You don’t see many people wearing boots with met guards, not external ones anyway, but that’s probably going to change; PPE and workplace safety are big business. And any boot with the level of protection that the Timberland Pro Endurance Met Guard Steel Toe Boot offers is okay by me. 

I recommend you look into met guards if you work in hazardous environments where the top of your feet is at risk. Workman’s comp isn’t as nice as it sounds. 


Are met guards and metatarsal guards the same?

Met guard and metatarsal guard cover the same safety feature; a met guard is just a shortened term for a metatarsal guard. Many boot manufacturers use the two terms interchangeably and often have the word “met” in the product description to advise that the boots have a metatarsal guard built in.

Are metatarsal guards required?

Certain employers may now require that workers wear boots with a met guard, in much the same way that steel toe boots are a requirement in some environments.
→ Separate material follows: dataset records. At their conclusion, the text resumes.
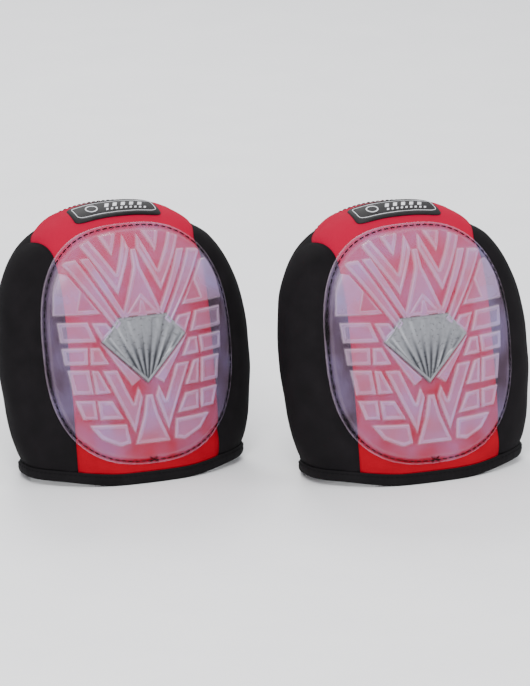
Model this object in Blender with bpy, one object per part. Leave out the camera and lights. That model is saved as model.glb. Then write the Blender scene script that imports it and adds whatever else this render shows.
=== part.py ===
"""A pair of gel-capped knee pads, each an assembly of separate sewn and moulded pieces.

Units are metres, +Z up. Each pad is made in its own frame: X across the knee, -Y to the front,
Z up from the hem that it stands on. The two pads then hang on empties side by side, and the
straps hang on empties that sit on their hinge axes.
"""
import math

import bmesh
import bpy
import numpy as np
from mathutils import Vector

MM = 0.001

# ---- driving dimensions of one pad ----
PAD_HEIGHT = 212 * MM
SHOULDER_Z = 92 * MM             # the sides are upright below this height and arch over above it
HALF_WIDTH = 106 * MM
HEM_WIDTH_RATIO = 0.865          # the hem's width over the widest width
SIDE_POWER = 2.25                # superellipse powers of the arch, across and up
TOP_POWER = 2.6
FRONT_POWER = 2.3                # how square the front's cross-section is
REAR_POWER = 2.2
REAR_DEPTH = 62 * MM             # how fast the sides tuck in behind the widest line
RIM_REACH = 34 * MM              # from the widest line back to the rear rim
BULGE_HEM = 48 * MM              # front bulge ahead of the widest line, at three heights
BULGE_MID = 44 * MM
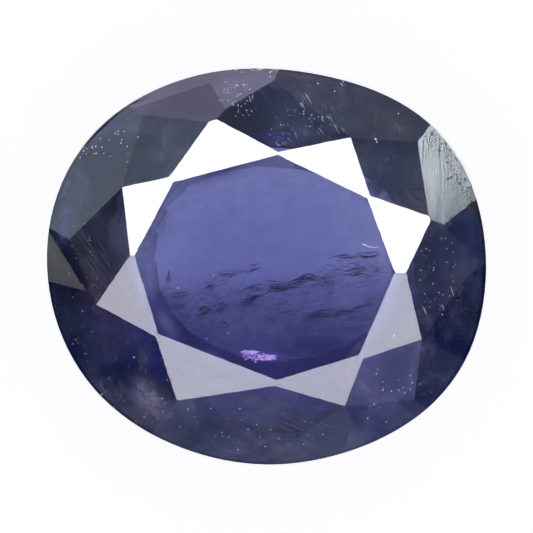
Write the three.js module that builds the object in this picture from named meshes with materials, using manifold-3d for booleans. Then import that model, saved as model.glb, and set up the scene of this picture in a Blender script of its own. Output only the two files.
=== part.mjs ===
// Iolite gemstone: an oval mixed cut, with a brilliant crown over a step-cut pavilion.
// Millimetres. The stone lies on its flat base facet at Z = 0 with its table up.
// +X runs along the length of the oval and +Y across it. Azimuths are counter-clockwise from +X.
import * as THREE from 'three';
import { mergeVertices } from 'three/addons/utils/BufferGeometryUtils.js';
import Module from 'manifold-3d';

// Outline of the girdle, seen from above
const stoneLength = 11.1;
const stoneWidth = 10.0;
const shoulder = 0.046;         // the oval is a little fuller between its axes than an ellipse
const outlineSides = 112;
// How the hand-cut outline strays from a circle: lobes round the stone, mm, azimuth of one lobe
const outlineWaves = [
  { lobes: 1, height: 0.059, azimuth: 71 },
  { lobes: 2, height: (stoneLength - stoneWidth) / 4 + 0.018, azimuth: -3.7 },
  { lobes: 3, height: 0.037, azimuth: 32 },
  { lobes: 4, height: shoulder, azimuth: 45 },
  { lobes: 5, height: 0.021, azimuth: 41 },
  { lobes: 6, height: 0.021, azimuth: 33 },
];

// Heights
const pavilionDepth = 3.6;
const girdleThickness = 0.45;
const crownHeight = 1.42;
const girdleTop = pavilionDepth + girdleThickness;
const tableHeight = girdleTop + crownHeight;

// Crown, clockwise from the +Y side. Each corner of the table has a short crest between its two
// stars, and a bezel that ends just short of the girdle. Places are [azimuth, reach from the centre].
const corners = [
  { table: [84.3, 2.83], crest: 0.07, bezelEnd: [88.0, 4.70] },
  { table: [34.4, 3.06], crest: 0.09, bezelEnd: [39.7, 4.94] },
  { table: [357.6, 3.22], crest: 0.28, bezelEnd: [1.1, 5.34] },
  { table: [316.4, 3.20], crest: 0.14, bezelEnd: [318.0, 5.00] },
  { table: [275.0, 2.85], crest: 0.15, bezelEnd: [272.0, 4.72] },
  { table: [211.6, 3.20], crest: 0.09, bezelEnd: [216.8, 4.93] },
  { table: [175.1, 3.33], crest: 0.11, bezelEnd: [172.2, 5.03] },
  { table: [137.8, 3.17], crest: 0.16, bezelEnd: [129.1, 4.95] },
];
// Each star lies between the corner before it and its own. Its two breaks meet at a ridge from its
// tip to the girdle, which ends ridgeDrop below the girdle's top edge. Three breaks miss the tip: meets
// gives the place, on the bezel beside it, that such a break passes through instead.
const stars = [
  { tip: [109.9, 4.01], tilt: 18, ridge: 108.0, ridgeDrop: 0.2, meets: [[112.7, 3.96], null] },
  { tip: [57.1, 3.88], tilt: 18, ridge: 60.0, ridgeDrop: 0.1 },
  { tip: [16.7, 4.34], tilt: 18, ridge: 18.0, ridgeDrop: 0.2, meets: [[18.0, 4.27], [13.4, 4.58]] },
  { tip: [335.0, 4.30], tilt: 18, ridge: 334.9, ridgeDrop: 0 },
  { tip: [299.3, 4.01], tilt: 18.5, ridge: 299.0, ridgeDrop: 0 },
  { tip: [236.1, 4.05], tilt: 15.5, ridge: 235.0, ridgeDrop: 0 },
  { tip: [192.4, 4.39], tilt: 18, ridge: 190.0, ridgeDrop: 0 },
  { tip: [151.0, 4.15], tilt: 18, ridge: 150.3, ridgeDrop: 0 },
];

// Pavilion: rows of facets parallel to the girdle. inset is how far in from the outline a row's
// upper edge lies, and tilt is the row's angle from the level, which is less by lean on the
// shallow side of the stone and more by lean on the opposite side. The last row meets the base
// facet. The rows were cut a little off the middle, so each is shifted in proportion to its inset.
const pavilionFacets = 22;
const firstFacetAzimuth = 5;
const shallowSide = 125;
const rowShift = { azimuth: 18, share: 0.08 };
const pavilionRows = [
  { inset: 0, tilt: 58, lean: 0 },
  { inset: 0.8, tilt: 41.5, lean: 1.7 },
  { inset: 2.55, tilt: 35, lean: 0 },
  { inset: 2.8, tilt: 31, lean: 0 },
  { inset: 3.05, tilt: 26, lean: 0 },
  { inset: 3.3, tilt: 19, lean: 0 },
];

const lapSize = 24;             // the grinding block, larger than the stone
const weldDistance = 1e-3;

const wasm = await Module();
wasm.setup();

const up = new THREE.Vector3(0, 0, 1);

// How far the outline lies from the centre at an azimuth in degrees
function outlineReach(azimuth) {
  let reach = (stoneLength + stoneWidth) / 4 + shoulder;
  for (const wave of outlineWaves) {
    reach += wave.height * Math.cos(wave.lobes * THREE.MathUtils.degToRad(azimuth - wave.azimuth));
  }
  return reach;
}

function place([azimuth, reach], height) {
  const turn = THREE.MathUtils.degToRad(azimuth);
  return new THREE.Vector3(reach * Math.cos(turn), reach * Math.sin(turn), height);
}

// A facet's plane, with its normal out of the stone
function planeThrough(a, b, c) {
  const plane = new THREE.Plane().setFromCoplanarPoints(a, b, c);
  return plane.normal.z < 0 ? plane.negate() : plane;
}

// The point of a plane straight above or below a point
function onPlane(plane, point) {
  const height = -(plane.constant + plane.normal.x * point.x + plane.normal.y * point.y) / plane.normal.z;
  return new THREE.Vector3(point.x, point.y, height);
}

function toSolid(geometry) {
  geometry.deleteAttribute('normal');
  geometry.deleteAttribute('uv');
  const merged = mergeVertices(geometry);
  return new wasm.Manifold(new wasm.Mesh({
    numProp: 3,
    vertProperties: merged.attributes.position.array,
    triVerts: new Uint32Array(merged.index.array),
  }));
}

// Grinds one flat facet: everything above its plane comes off
function grind(solid, plane) {
  const lap = new THREE.BoxGeometry(lapSize, lapSize, lapSize);
  lap.translate(0, 0, lapSize / 2);
  lap.applyQuaternion(new THREE.Quaternion().setFromUnitVectors(up, plane.normal));
  const onFacet = plane.coplanarPoint(new THREE.Vector3());
  lap.translate(onFacet.x, onFacet.y, onFacet.z);
  return solid.subtract(toSolid(lap));
}

// The rough oval, straight-sided, from the base facet up to the table
function roughOval() {
  const outline = new THREE.Shape();
  for (let side = 0; side < outlineSides; side++) {
    const azimuth = (side * 360) / outlineSides;
    const point = place([azimuth, outlineReach(azimuth)], 0);
    if (side === 0) {
      outline.moveTo(point.x, point.y);
    } else {
      outline.lineTo(point.x, point.y);
    }
  }
  outline.closePath();
  return toSolid(new THREE.ExtrudeGeometry(outline, { depth: tableHeight, bevelEnabled: false }));
}

// A star slopes down from one edge of the table
function starPlane(index) {
  const before = place(corners[(index + 7) % 8].table, tableHeight);
  const after = place(corners[index].table, tableHeight);
  const edge = after.clone().sub(before).normalize();
  const outward = new THREE.Vector3(-edge.y, edge.x, 0);
  if (outward.dot(after) < 0) {
    outward.negate();
  }
  const tilt = THREE.MathUtils.degToRad(stars[index].tilt);
  const normal = outward.multiplyScalar(Math.sin(tilt)).addScaledVector(up, Math.cos(tilt));
  return new THREE.Plane().setFromNormalAndCoplanarPoint(normal, after);
}

// Table, stars, bezels and breaks, in the order in which they are placed
function crownPlanes() {
  const starPlanes = stars.map((star, index) => starPlane(index));
  const tips = stars.map((star, index) => onPlane(starPlanes[index], place(star.tip, 0)));

  const bezelPlanes = corners.map((corner, index) => {
    const next = (index + 1) % 8;
    const tableCorner = place(corner.table, tableHeight);
    const crest = starPlanes[index].normal.clone().cross(starPlanes[next].normal).normalize();
    if (crest.z > 0) {
      crest.negate();
    }
    const level = Math.hypot(crest.x, crest.y);
    const crestEnd = tableCorner.addScaledVector(crest, corner.crest / level);
    return planeThrough(crestEnd, tips[index], tips[next]);
  });

  const breakPlanes = stars.flatMap((star, index) => {
    const ridgeEnd = place([star.ridge, outlineReach(star.ridge)], girdleTop - star.ridgeDrop);
    return [(index + 7) % 8, index].map((corner, side) => {
      const bezelEnd = onPlane(bezelPlanes[corner], place(corners[corner].bezelEnd, 0));
      const miss = star.meets?.[side];
      const meet = miss ? onPlane(bezelPlanes[corner], place(miss, 0)) : tips[index];
      return planeThrough(meet, bezelEnd, ridgeEnd);
    });
  });
  return [...starPlanes, ...bezelPlanes, ...breakPlanes];
}

// Step rows below the girdle, each facet square to the outline where it lies
function pavilionPlanes() {
  const planes = [];
  for (let facet = 0; facet < pavilionFacets; facet++) {
    const azimuth = firstFacetAzimuth + (facet * 360) / pavilionFacets;
    const ahead = place([azimuth + 1, outlineReach(azimuth + 1)], 0);
    const behind = place([azimuth - 1, outlineReach(azimuth - 1)], 0);
    const along = ahead.sub(behind).normalize();
    const outward = new THREE.Vector3(along.y, -along.x, 0);
    const inward = 1 - place([rowShift.azimuth, rowShift.share], 0).dot(outward);
    const shallow = Math.cos(THREE.MathUtils.degToRad(azimuth - shallowSide));
    const edge = place([azimuth, outlineReach(azimuth)], pavilionDepth);
    pavilionRows.forEach((row, index) => {
      const tilt = THREE.MathUtils.degToRad(row.tilt - row.lean * shallow);
      const normal = outward.clone().multiplyScalar(Math.sin(tilt)).addScaledVector(up, -Math.cos(tilt));
      planes.push(new THREE.Plane().setFromNormalAndCoplanarPoint(normal, edge));
      const reach = ((pavilionRows[index + 1] ?? row).inset - row.inset) * inward;
      edge.addScaledVector(outward, -reach).addScaledVector(up, -reach * Math.tan(tilt));
    });
  }
  return planes;
}

function cutStone() {
  let stone = roughOval();
  for (const plane of [...crownPlanes(), ...pavilionPlanes()]) {
    stone = grind(stone, plane);
  }
  const cut = stone.getMesh();
  const geometry = new THREE.BufferGeometry();
  geometry.setAttribute('position', new THREE.BufferAttribute(cut.vertProperties, 3));
  geometry.setIndex(new THREE.BufferAttribute(cut.triVerts, 1));
  return mergeVertices(geometry, weldDistance);
}

const ioliteBlue = new THREE.MeshStandardMaterial({
  color: '#4a4a86',
  roughness: 0.05,
  metalness: 0,
  flatShading: true,
});

const gemstone = new THREE.Mesh(cutStone(), ioliteBlue);
gemstone.name = 'gemstone';

// The origin is at the middle of the stone's box, on the base facet
gemstone.geometry.computeBoundingBox();
const middle = gemstone.geometry.boundingBox.getCenter(new THREE.Vector3());
gemstone.position.set(-middle.x, -middle.y, 0);

const group = new THREE.Group();
group.add(gemstone);

export default group;
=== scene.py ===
# Oval iolite gemstone: its looks, in metres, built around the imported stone
import math
import random

import bmesh
import bpy
from mathutils import Matrix, Vector
from mathutils.bvhtree import BVHTree


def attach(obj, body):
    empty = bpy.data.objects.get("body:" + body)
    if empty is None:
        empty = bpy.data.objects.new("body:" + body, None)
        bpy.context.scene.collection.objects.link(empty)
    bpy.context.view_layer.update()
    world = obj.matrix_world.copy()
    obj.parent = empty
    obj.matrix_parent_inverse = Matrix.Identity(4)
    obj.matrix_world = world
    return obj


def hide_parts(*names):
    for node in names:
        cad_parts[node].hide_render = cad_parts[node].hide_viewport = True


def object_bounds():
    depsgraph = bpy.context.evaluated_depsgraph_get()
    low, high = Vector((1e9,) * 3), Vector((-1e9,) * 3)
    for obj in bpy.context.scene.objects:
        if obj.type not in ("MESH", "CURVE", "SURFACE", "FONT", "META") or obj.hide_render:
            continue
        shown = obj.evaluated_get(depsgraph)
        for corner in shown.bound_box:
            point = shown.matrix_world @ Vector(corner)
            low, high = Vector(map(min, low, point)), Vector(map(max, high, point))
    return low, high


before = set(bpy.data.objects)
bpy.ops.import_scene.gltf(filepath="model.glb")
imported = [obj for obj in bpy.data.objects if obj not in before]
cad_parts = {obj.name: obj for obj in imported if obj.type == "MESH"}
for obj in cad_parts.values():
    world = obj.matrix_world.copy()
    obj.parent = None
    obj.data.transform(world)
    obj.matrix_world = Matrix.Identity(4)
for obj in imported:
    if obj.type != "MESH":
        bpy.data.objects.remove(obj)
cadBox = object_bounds()
print("frame loaded")

mm = 0.001
scene = bpy.context.scene
scene.view_settings.view_transform = "Standard"  # plain colours, as a catalogue picture has
dice = random.Random(11)


def hexColour(code, alpha=1.0):  # sRGB hex to the linear values that Blender wants
    channels = [int(code[i : i + 2], 16) / 255 for i in (1, 3, 5)]
    linear = [c / 12.92 if c <= 0.04045 else ((c + 0.055) / 1.055) ** 2.4 for c in channels]
    return (*linear, alpha)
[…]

It is up to each employer to determine whether met guards are a must, and if the company decides that they are, they should provide them for employees.

Boots with a met guard are often not noticeably more expensive than regular safety boots, so your employer should have no issue buying the boots or reimbursing you if you buy your own.

Do metatarsal guards work?

Absolutely; most people who need to wear steel toe boots for work know that the steel toe protects against numerous dangers, and once met boots become more widespread, the benefits will become much more well-known. 

Internal met guards are superb at stopping your foot from being injured if something is dropped on them; they also prevent sharp objects from getting through, much like a kiltie would. An external met guard offers much more protection over a wider area of your foot than a steel toe does and is superb at preventing your foot from being crushed by heavy objects.